Problem:
Of all the lines in the data below, how many contain "from"? Report that number alone.

Dataset:

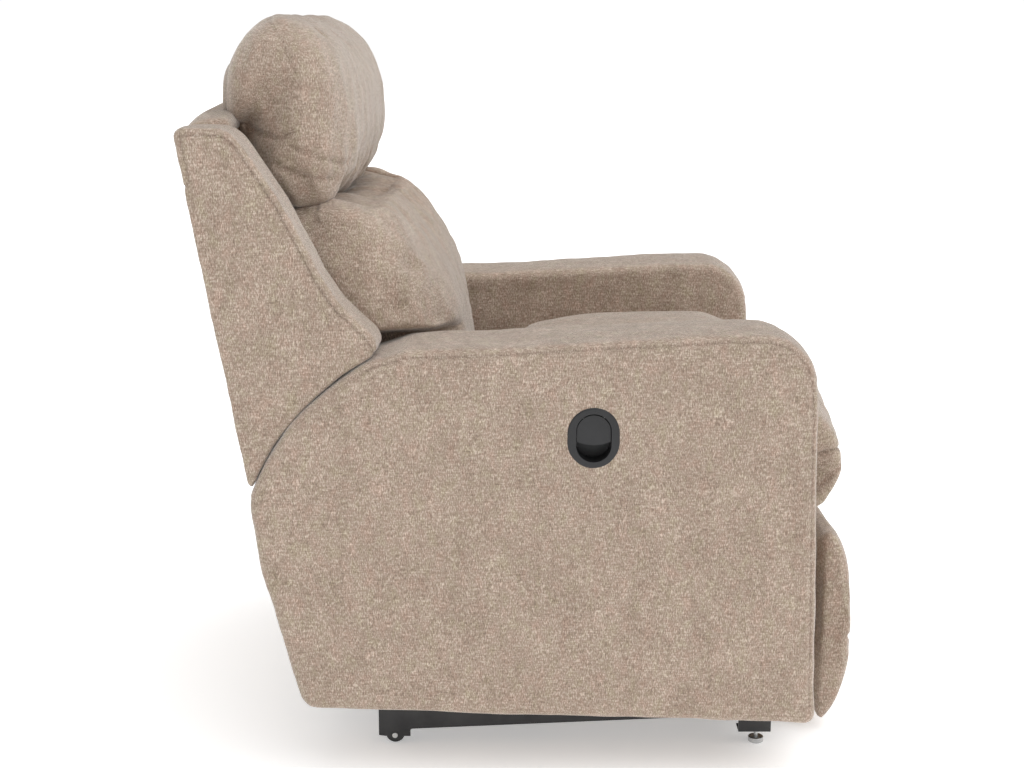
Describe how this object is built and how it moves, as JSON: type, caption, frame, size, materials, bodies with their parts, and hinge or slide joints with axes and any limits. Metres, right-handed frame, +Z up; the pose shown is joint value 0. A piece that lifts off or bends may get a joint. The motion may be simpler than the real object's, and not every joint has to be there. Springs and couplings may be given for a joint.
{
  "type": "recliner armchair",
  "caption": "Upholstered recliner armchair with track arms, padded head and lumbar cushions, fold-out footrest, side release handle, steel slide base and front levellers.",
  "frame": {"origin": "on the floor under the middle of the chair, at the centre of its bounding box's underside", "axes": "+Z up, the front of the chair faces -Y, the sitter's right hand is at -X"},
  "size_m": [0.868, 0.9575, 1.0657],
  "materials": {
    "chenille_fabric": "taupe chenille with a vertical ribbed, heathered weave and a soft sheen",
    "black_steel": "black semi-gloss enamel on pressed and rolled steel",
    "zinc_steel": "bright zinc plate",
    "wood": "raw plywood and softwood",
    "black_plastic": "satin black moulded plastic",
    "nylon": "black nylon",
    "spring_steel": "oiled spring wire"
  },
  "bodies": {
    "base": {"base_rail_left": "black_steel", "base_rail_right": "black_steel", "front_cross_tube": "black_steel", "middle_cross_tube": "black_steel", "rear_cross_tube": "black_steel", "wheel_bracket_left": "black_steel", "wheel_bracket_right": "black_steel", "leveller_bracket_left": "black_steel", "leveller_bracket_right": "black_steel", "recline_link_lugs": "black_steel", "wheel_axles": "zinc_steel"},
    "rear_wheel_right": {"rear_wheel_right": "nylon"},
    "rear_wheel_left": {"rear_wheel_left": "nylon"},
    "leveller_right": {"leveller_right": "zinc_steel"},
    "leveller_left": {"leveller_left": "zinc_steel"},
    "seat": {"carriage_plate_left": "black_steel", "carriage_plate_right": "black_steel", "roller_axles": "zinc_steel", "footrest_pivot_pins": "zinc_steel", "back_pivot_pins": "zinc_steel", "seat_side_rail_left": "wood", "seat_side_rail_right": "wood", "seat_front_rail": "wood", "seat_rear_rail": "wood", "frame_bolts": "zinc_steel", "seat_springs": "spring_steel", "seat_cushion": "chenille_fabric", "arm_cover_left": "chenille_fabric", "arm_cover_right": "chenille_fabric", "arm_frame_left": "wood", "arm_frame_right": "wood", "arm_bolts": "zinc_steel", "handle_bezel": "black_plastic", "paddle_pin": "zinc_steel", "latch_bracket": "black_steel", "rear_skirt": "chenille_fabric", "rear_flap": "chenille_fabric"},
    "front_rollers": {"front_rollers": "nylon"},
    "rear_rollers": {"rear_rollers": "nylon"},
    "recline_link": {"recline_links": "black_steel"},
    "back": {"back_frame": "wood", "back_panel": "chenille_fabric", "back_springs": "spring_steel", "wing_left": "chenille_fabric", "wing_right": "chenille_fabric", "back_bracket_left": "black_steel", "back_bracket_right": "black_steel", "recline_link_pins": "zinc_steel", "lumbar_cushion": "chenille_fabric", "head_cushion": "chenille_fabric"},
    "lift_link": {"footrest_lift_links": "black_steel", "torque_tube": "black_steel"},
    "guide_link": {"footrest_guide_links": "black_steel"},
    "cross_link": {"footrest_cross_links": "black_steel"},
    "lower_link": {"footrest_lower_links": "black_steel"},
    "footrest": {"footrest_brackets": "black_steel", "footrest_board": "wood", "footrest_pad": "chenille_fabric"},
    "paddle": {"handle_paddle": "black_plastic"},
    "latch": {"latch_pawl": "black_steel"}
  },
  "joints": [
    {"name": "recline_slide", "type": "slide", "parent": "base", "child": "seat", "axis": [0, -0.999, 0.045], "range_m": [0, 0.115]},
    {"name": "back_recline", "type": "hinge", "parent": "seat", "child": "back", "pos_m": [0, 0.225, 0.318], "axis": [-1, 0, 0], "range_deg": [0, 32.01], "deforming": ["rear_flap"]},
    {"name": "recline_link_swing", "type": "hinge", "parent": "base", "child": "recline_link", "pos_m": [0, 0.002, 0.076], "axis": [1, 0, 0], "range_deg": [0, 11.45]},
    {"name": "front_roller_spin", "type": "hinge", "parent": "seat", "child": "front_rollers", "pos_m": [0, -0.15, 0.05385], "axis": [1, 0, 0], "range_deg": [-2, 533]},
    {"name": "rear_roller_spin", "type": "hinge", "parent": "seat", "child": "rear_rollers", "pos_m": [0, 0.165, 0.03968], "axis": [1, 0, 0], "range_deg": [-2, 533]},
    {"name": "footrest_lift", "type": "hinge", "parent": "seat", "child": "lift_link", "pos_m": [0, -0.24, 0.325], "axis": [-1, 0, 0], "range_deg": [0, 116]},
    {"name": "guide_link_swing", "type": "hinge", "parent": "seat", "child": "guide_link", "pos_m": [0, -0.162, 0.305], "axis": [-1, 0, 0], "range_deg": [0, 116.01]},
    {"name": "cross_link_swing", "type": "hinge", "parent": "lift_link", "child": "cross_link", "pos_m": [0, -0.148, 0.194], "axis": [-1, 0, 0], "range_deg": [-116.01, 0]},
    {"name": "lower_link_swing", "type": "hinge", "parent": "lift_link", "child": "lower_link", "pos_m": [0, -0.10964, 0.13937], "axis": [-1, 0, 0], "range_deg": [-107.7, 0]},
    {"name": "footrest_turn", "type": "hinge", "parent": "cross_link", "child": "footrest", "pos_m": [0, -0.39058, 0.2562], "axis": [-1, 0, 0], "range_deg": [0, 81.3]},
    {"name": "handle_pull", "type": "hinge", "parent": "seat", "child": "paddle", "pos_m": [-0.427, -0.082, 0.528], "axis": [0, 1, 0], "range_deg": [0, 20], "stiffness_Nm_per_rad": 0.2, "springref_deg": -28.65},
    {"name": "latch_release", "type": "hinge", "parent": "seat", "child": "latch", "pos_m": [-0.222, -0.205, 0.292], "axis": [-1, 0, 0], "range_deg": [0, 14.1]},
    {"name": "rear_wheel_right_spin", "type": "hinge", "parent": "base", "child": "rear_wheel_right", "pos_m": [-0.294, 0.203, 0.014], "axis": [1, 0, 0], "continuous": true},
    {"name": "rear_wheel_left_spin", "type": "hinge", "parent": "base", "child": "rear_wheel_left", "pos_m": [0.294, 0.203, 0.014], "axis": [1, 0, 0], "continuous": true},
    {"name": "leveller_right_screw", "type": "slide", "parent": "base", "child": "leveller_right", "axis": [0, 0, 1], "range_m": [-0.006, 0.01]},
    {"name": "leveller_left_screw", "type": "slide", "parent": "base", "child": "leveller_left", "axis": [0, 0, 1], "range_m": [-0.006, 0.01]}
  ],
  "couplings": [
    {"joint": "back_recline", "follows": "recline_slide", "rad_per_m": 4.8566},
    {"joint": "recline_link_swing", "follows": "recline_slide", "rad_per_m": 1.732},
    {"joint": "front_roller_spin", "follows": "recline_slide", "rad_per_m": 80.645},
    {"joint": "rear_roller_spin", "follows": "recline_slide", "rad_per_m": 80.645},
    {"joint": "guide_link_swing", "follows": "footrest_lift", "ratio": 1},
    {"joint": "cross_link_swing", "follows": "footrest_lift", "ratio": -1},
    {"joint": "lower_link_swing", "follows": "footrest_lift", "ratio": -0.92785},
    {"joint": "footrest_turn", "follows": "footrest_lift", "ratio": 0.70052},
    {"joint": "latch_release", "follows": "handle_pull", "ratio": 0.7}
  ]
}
--
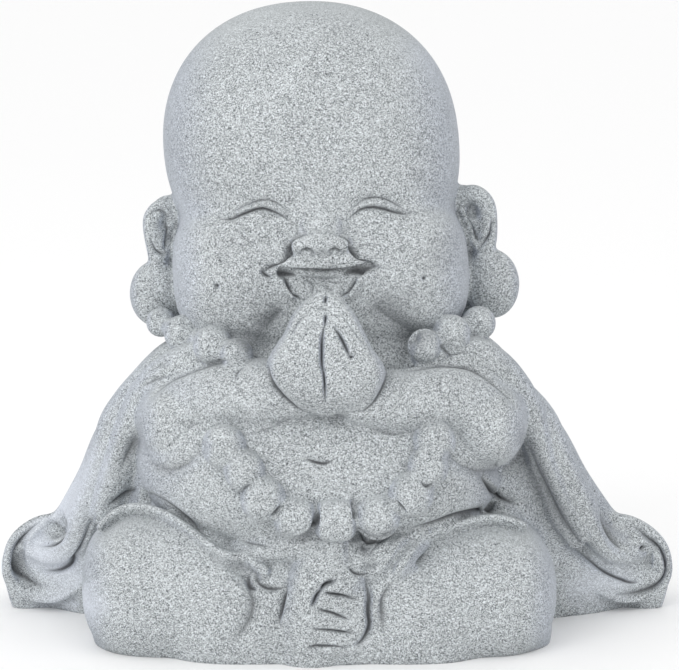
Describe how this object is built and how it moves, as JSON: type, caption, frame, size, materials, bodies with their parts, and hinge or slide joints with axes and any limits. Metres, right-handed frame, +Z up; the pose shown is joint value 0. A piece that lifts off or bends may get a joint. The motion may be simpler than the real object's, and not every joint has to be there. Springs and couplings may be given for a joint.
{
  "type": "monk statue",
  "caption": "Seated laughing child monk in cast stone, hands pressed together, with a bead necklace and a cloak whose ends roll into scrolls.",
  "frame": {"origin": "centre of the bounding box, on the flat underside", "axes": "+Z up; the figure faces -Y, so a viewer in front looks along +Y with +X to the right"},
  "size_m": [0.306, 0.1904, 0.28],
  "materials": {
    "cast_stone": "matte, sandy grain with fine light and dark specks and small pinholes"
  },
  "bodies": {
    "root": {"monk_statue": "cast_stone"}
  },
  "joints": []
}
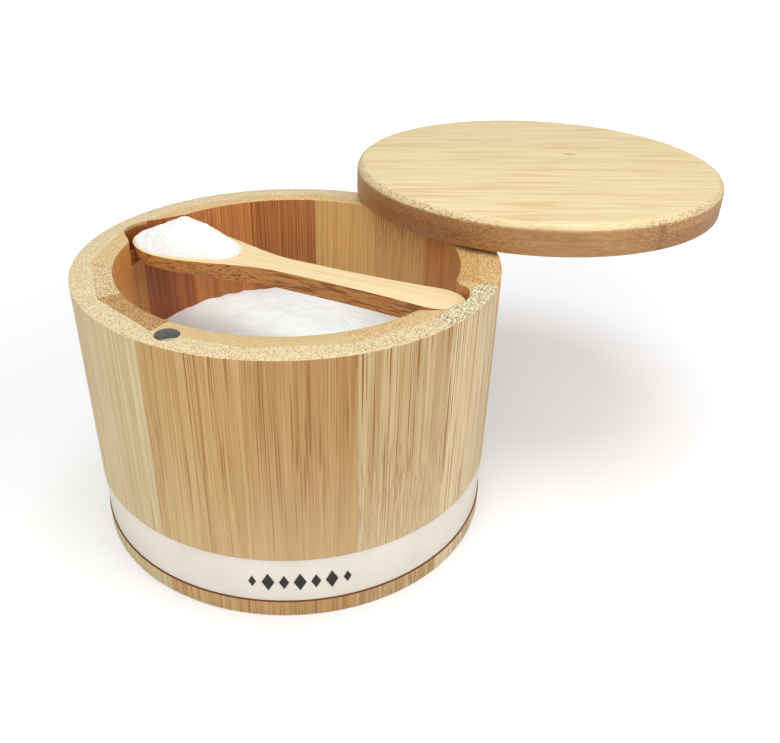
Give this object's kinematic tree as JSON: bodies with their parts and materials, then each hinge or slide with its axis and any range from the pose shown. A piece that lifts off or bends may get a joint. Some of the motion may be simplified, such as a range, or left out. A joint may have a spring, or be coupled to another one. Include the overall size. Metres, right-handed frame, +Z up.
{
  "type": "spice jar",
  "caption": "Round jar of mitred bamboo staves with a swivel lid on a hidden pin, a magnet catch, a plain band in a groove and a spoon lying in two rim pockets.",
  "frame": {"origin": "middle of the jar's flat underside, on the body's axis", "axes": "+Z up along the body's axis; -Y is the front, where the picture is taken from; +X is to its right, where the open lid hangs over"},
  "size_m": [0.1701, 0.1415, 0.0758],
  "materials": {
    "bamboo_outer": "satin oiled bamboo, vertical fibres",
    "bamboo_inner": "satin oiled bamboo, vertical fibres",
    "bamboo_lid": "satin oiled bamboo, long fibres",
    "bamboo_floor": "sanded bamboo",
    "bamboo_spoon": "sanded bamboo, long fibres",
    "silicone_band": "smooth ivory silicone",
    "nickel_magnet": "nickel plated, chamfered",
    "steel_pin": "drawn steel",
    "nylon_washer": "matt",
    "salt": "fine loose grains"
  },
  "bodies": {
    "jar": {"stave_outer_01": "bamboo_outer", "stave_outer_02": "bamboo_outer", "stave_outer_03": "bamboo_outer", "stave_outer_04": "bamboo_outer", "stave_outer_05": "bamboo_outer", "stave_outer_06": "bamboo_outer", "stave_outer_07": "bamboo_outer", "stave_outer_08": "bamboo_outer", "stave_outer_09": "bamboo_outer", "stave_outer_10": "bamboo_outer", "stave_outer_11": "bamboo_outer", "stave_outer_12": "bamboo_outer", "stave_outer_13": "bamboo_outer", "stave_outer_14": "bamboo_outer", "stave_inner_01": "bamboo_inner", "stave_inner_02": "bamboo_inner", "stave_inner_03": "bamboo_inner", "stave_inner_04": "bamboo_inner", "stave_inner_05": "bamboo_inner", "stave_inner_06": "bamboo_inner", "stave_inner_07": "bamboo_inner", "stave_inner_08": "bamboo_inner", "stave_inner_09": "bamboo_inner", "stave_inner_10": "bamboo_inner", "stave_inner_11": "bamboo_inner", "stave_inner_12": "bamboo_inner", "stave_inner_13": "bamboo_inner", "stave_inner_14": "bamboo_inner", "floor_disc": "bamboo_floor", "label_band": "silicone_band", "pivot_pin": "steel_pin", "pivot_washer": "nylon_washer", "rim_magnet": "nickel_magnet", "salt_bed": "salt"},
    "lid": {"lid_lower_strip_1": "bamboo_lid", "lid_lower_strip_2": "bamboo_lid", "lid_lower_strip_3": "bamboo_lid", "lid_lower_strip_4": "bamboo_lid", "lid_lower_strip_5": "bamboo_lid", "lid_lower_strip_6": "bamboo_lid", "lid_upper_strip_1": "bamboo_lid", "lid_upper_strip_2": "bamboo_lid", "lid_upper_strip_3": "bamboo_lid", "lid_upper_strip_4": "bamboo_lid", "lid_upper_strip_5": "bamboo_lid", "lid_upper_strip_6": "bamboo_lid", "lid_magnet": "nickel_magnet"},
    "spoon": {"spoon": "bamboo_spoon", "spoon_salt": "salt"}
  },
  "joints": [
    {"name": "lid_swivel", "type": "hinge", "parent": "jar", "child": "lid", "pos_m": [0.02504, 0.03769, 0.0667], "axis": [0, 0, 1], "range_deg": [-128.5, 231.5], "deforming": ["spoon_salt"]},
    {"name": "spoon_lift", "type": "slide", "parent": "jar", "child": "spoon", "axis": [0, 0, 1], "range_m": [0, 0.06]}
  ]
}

Reply to the task:
2